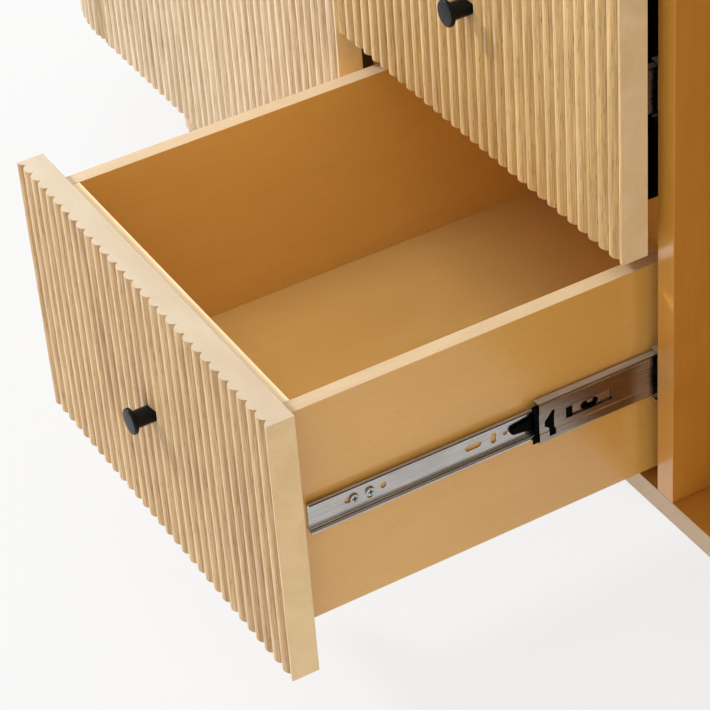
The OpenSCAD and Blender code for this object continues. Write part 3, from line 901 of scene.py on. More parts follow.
@dataclass
class Studio:
    """Floor, backdrop light, lamps and camera.

    The fill is the strength of the even light, mirrored is what glossy surfaces see of it, and
    backdrop is what the camera sees. The glow is the floor's own strength to the camera, the
    shadow is how strongly it shows the unit's shadow, and paper is its colour to everything else.
    """

    target: tuple[float, float, float] = (0.04, -0.40, 0.28)
    focal_px: float = 2806.5
    picture_px: float = 710.0
    eye: tuple[float, float, float] = (1.47436, -1.14961, 1.50068)
    right: tuple[float, float, float] = (0.505488, 0.860449, -0.064102)
    down: tuple[float, float, float] = (0.495453, -0.350281, -0.794877)
    ahead: tuple[float, float, float] = (-0.706405, 0.370041, -0.603374)
    floor_radius: float = 40.0
    fill: float = 0.68
    mirrored: float = 0.35
    backdrop: float = 0.955
    glow: float = 0.81
    shadow: float = 0.1
    paper: float = 0.8
    lamps: tuple[Lamp, ...] = (
        Lamp("key", (-0.753, -0.424, 0.5), 9.0, 0.77, 727.0),
        Lamp("top", (0.0, -0.35, 1.0), 3.5, 2.0, 32.0),
        Lamp("back", (-0.6, 0.370, 0.75), 4.0, 2.4, 20.0),
    )

    def camera(self) -> None:
        """Puts the camera where the photograph was taken from."""
        data = bpy.data.cameras.new("camera")
        data.sensor_width = 36.0
        data.lens = self.focal_px / self.picture_px * data.sensor_width
        data.clip_start, data.clip_end = 0.05, 200.0
        body = bpy.data.objects.new("camera", data)
        bpy.context.scene.collection.objects.link(body)
        axes = Matrix((self.right, [-c for c in self.down], [-c for c in self.ahead]))
        turn = axes.transposed().to_quaternion().normalized()
        body.matrix_world = Matrix.Translation(self.eye) @ turn.to_matrix().to_4x4()
        bpy.context.scene.camera = body

    def floor(self) -> None:
        """Lays the pale floor, which the camera sees almost white with the unit's shadow."""
        mesh = bpy.data.meshes.new("floor")
        work = bmesh.new()
        bmesh.ops.create_circle(work, cap_ends=True, segments=96, radius=self.floor_radius)
        work.to_mesh(mesh)
        work.free()
        body = bpy.data.objects.new("floor", mesh)
        bpy.context.scene.collection.objects.link(body)
        material = bpy.data.materials.new("white_paper_floor")
        material.use_nodes = True
        tree = material.node_tree
        tree.nodes.clear()
        path = add_node(tree, "ShaderNodeLightPath").outputs
        seen = path["Is Camera Ray"]
        for ray in ("Is Glossy Ray", "Is Transmission Ray"):
            seen = add_node(tree, "ShaderNodeMath", {"operation": "MAXIMUM"}, {
                0: seen, 1: path[ray],
            }).outputs[0]
        glow = add_node(tree, "ShaderNodeEmission", None, {
            "Color": linear("FFFFFF"), "Strength": self.glow,
        }).outputs[0]
        shade, paper = (add_node(tree, "ShaderNodeBsdfDiffuse", None, {
            "Color": (grey, grey, grey, 1.0),
        }).outputs[0] for grey in (self.shadow, self.paper))
        both = add_node(tree, "ShaderNodeAddShader", None, {0: glow, 1: shade}).outputs[0]
        mix = add_node(tree, "ShaderNodeMixShader", None, {0: seen, 1: paper, 2: both})
        add_node(tree, "ShaderNodeOutputMaterial", None, {"Surface": mix.outputs[0]})
        mesh.materials.append(material)

    def sky(self) -> None:
        """Fills the room with even light, and shows the camera a white backdrop."""
        world = bpy.data.worlds.new("white_room")
        bpy.context.scene.world = world
        world.use_nodes = True
        tree = world.node_tree
        tree.nodes.clear()
        path = add_node(tree, "ShaderNodeLightPath").outputs
        seen = add_node(tree, "ShaderNodeMath", {"operation": "MAXIMUM"}, {
            0: path["Is Camera Ray"], 1: path["Is Transmission Ray"],
        }).outputs[0]
        layers = [add_node(tree, "ShaderNodeBackground", None, {
            "Color": linear("FFFFFF"), "Strength": strength,
        }).outputs[0] for strength in (self.fill, self.mirrored, self.backdrop)]
        for share, upper in ((path["Is Glossy Ray"], 1), (seen, 2)):
            layers[0] = add_node(tree, "ShaderNodeMixShader", None, {
                0: share, 1: layers[0], 2: layers[upper],
            }).outputs[0]
        add_node(tree, "ShaderNodeOutputWorld", None, {"Surface": layers[0]})

    def build(self) -> None:
        """Sets up the whole studio."""
        bpy.context.scene.view_settings.view_transform = "Standard"
        self.camera()
        self.floor()
        self.sky()
        for lamp in self.lamps:
            lamp.hang(Vector(self.target))
        log.info("studio: floor, sky, three lamps and camera")


# Sub-assemblies


@dataclass(frozen=True)
class Layout:
    """The main planes of the unit."""

    half_w: float = 838.0 * MM
    y_front: float = -268.0 * MM
    y_back: float = 280.0 * MM
    leg_h: float = 150.0 * MM
    step: float = 238.0 * MM
    z_top: float = 864.0 * MM
    front_t: float = 21.5 * MM
    seam_x: float = 670.6 * MM
    opening: float = 184.3 * MM
    box_side: float = 171.5 * MM

    def foot(self, number: int) -> float:
        """Returns the foot of a drawer's front, counted from the lowest."""
        return self.leg_h + number * self.step


LAYOUT = Layout()
# Edges of turned pieces that turn by less than this many degrees are shaded smooth
TURNED_SMOOTH = 35.0
# Shortest upright edge that counts as a board's corner
CORNER_LENGTH = 20 * MM
# Tilts of the faces in a rail's bends that are painted dark as crease shade
CREASES = ((0.25, 0.5), (0.75, 0.9))


def upright(height: float, z: float) -> tuple[float, Matrix]:
    """Returns a solid's height and the place of its foot."""
    return height, Matrix.Translation((0.0, 0.0, z))


def load_solid(node: str) -> bmesh.types.BMesh:
    """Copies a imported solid, with its loose triangles merged.

    Args:
        node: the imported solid.

    Returns:
        The copy.
    """
    work = bmesh.new()
    work.from_mesh(frame["nodes"][node].data)
    for face in work.faces:
        face.material_index = 0
    bmesh.ops.remove_doubles(work, verts=work.verts, dist=WELD)
    return work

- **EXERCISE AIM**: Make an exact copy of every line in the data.

- **ANSWER BELOW**:
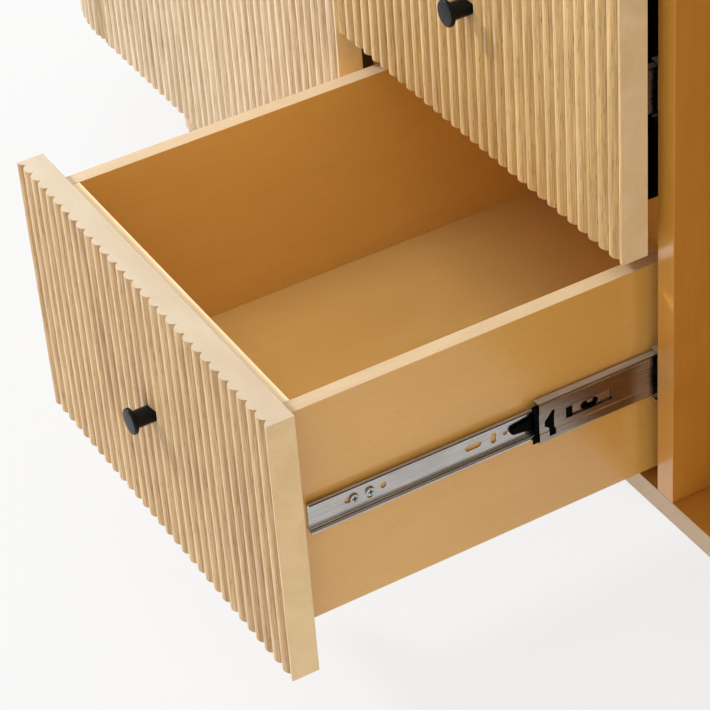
The OpenSCAD and Blender code for this object continues. Write part 3, from line 901 of scene.py on. More parts follow.
@dataclass
class Studio:
    """Floor, backdrop light, lamps and camera.

    The fill is the strength of the even light, mirrored is what glossy surfaces see of it, and
    backdrop is what the camera sees. The glow is the floor's own strength to the camera, the
    shadow is how strongly it shows the unit's shadow, and paper is its colour to everything else.
    """

    target: tuple[float, float, float] = (0.04, -0.40, 0.28)
    focal_px: float = 2806.5
    picture_px: float = 710.0
    eye: tuple[float, float, float] = (1.47436, -1.14961, 1.50068)
    right: tuple[float, float, float] = (0.505488, 0.860449, -0.064102)
    down: tuple[float, float, float] = (0.495453, -0.350281, -0.794877)
    ahead: tuple[float, float, float] = (-0.706405, 0.370041, -0.603374)
    floor_radius: float = 40.0
    fill: float = 0.68
    mirrored: float = 0.35
    backdrop: float = 0.955
    glow: float = 0.81
    shadow: float = 0.1
    paper: float = 0.8
    lamps: tuple[Lamp, ...] = (
        Lamp("key", (-0.753, -0.424, 0.5), 9.0, 0.77, 727.0),
        Lamp("top", (0.0, -0.35, 1.0), 3.5, 2.0, 32.0),
        Lamp("back", (-0.6, 0.370, 0.75), 4.0, 2.4, 20.0),
    )

    def camera(self) -> None:
        """Puts the camera where the photograph was taken from."""
        data = bpy.data.cameras.new("camera")
        data.sensor_width = 36.0
        data.lens = self.focal_px / self.picture_px * data.sensor_width
        data.clip_start, data.clip_end = 0.05, 200.0
        body = bpy.data.objects.new("camera", data)
        bpy.context.scene.collection.objects.link(body)
        axes = Matrix((self.right, [-c for c in self.down], [-c for c in self.ahead]))
        turn = axes.transposed().to_quaternion().normalized()
        body.matrix_world = Matrix.Translation(self.eye) @ turn.to_matrix().to_4x4()
        bpy.context.scene.camera = body

    def floor(self) -> None:
        """Lays the pale floor, which the camera sees almost white with the unit's shadow."""
        mesh = bpy.data.meshes.new("floor")
        work = bmesh.new()
        bmesh.ops.create_circle(work, cap_ends=True, segments=96, radius=self.floor_radius)
        work.to_mesh(mesh)
        work.free()
        body = bpy.data.objects.new("floor", mesh)
        bpy.context.scene.collection.objects.link(body)
        material = bpy.data.materials.new("white_paper_floor")
        material.use_nodes = True
        tree = material.node_tree
        tree.nodes.clear()
        path = add_node(tree, "ShaderNodeLightPath").outputs
        seen = path["Is Camera Ray"]
        for ray in ("Is Glossy Ray", "Is Transmission Ray"):
            seen = add_node(tree, "ShaderNodeMath", {"operation": "MAXIMUM"}, {
                0: seen, 1: path[ray],
            }).outputs[0]
        glow = add_node(tree, "ShaderNodeEmission", None, {
            "Color": linear("FFFFFF"), "Strength": self.glow,
        }).outputs[0]
        shade, paper = (add_node(tree, "ShaderNodeBsdfDiffuse", None, {
            "Color": (grey, grey, grey, 1.0),
        }).outputs[0] for grey in (self.shadow, self.paper))
        both = add_node(tree, "ShaderNodeAddShader", None, {0: glow, 1: shade}).outputs[0]
        mix = add_node(tree, "ShaderNodeMixShader", None, {0: seen, 1: paper, 2: both})
        add_node(tree, "ShaderNodeOutputMaterial", None, {"Surface": mix.outputs[0]})
        mesh.materials.append(material)

    def sky(self) -> None:
        """Fills the room with even light, and shows the camera a white backdrop."""
        world = bpy.data.worlds.new("white_room")
        bpy.context.scene.world = world
        world.use_nodes = True
        tree = world.node_tree
        tree.nodes.clear()
        path = add_node(tree, "ShaderNodeLightPath").outputs
        seen = add_node(tree, "ShaderNodeMath", {"operation": "MAXIMUM"}, {
            0: path["Is Camera Ray"], 1: path["Is Transmission Ray"],
        }).outputs[0]
        layers = [add_node(tree, "ShaderNodeBackground", None, {
            "Color": linear("FFFFFF"), "Strength": strength,
        }).outputs[0] for strength in (self.fill, self.mirrored, self.backdrop)]
        for share, upper in ((path["Is Glossy Ray"], 1), (seen, 2)):
            layers[0] = add_node(tree, "ShaderNodeMixShader", None, {
                0: share, 1: layers[0], 2: layers[upper],
            }).outputs[0]
        add_node(tree, "ShaderNodeOutputWorld", None, {"Surface": layers[0]})

    def build(self) -> None:
        """Sets up the whole studio."""
        bpy.context.scene.view_settings.view_transform = "Standard"
        self.camera()
        self.floor()
        self.sky()
        for lamp in self.lamps:
            lamp.hang(Vector(self.target))
        log.info("studio: floor, sky, three lamps and camera")


# Sub-assemblies


@dataclass(frozen=True)
class Layout:
    """The main planes of the unit."""

    half_w: float = 838.0 * MM
    y_front: float = -268.0 * MM
    y_back: float = 280.0 * MM
    leg_h: float = 150.0 * MM
    step: float = 238.0 * MM
    z_top: float = 864.0 * MM
    front_t: float = 21.5 * MM
    seam_x: float = 670.6 * MM
    opening: float = 184.3 * MM
    box_side: float = 171.5 * MM

    def foot(self, number: int) -> float:
        """Returns the foot of a drawer's front, counted from the lowest."""
        return self.leg_h + number * self.step


LAYOUT = Layout()
# Edges of turned pieces that turn by less than this many degrees are shaded smooth
TURNED_SMOOTH = 35.0
# Shortest upright edge that counts as a board's corner
CORNER_LENGTH = 20 * MM
# Tilts of the faces in a rail's bends that are painted dark as crease shade
CREASES = ((0.25, 0.5), (0.75, 0.9))


def upright(height: float, z: float) -> tuple[float, Matrix]:
    """Returns a solid's height and the place of its foot."""
    return height, Matrix.Translation((0.0, 0.0, z))


def load_solid(node: str) -> bmesh.types.BMesh:
    """Copies a imported solid, with its loose triangles merged.

    Args:
        node: the imported solid.

    Returns:
        The copy.
    """
    work = bmesh.new()
    work.from_mesh(frame["nodes"][node].data)
    for face in work.faces:
        face.material_index = 0
    bmesh.ops.remove_doubles(work, verts=work.verts, dist=WELD)
    return work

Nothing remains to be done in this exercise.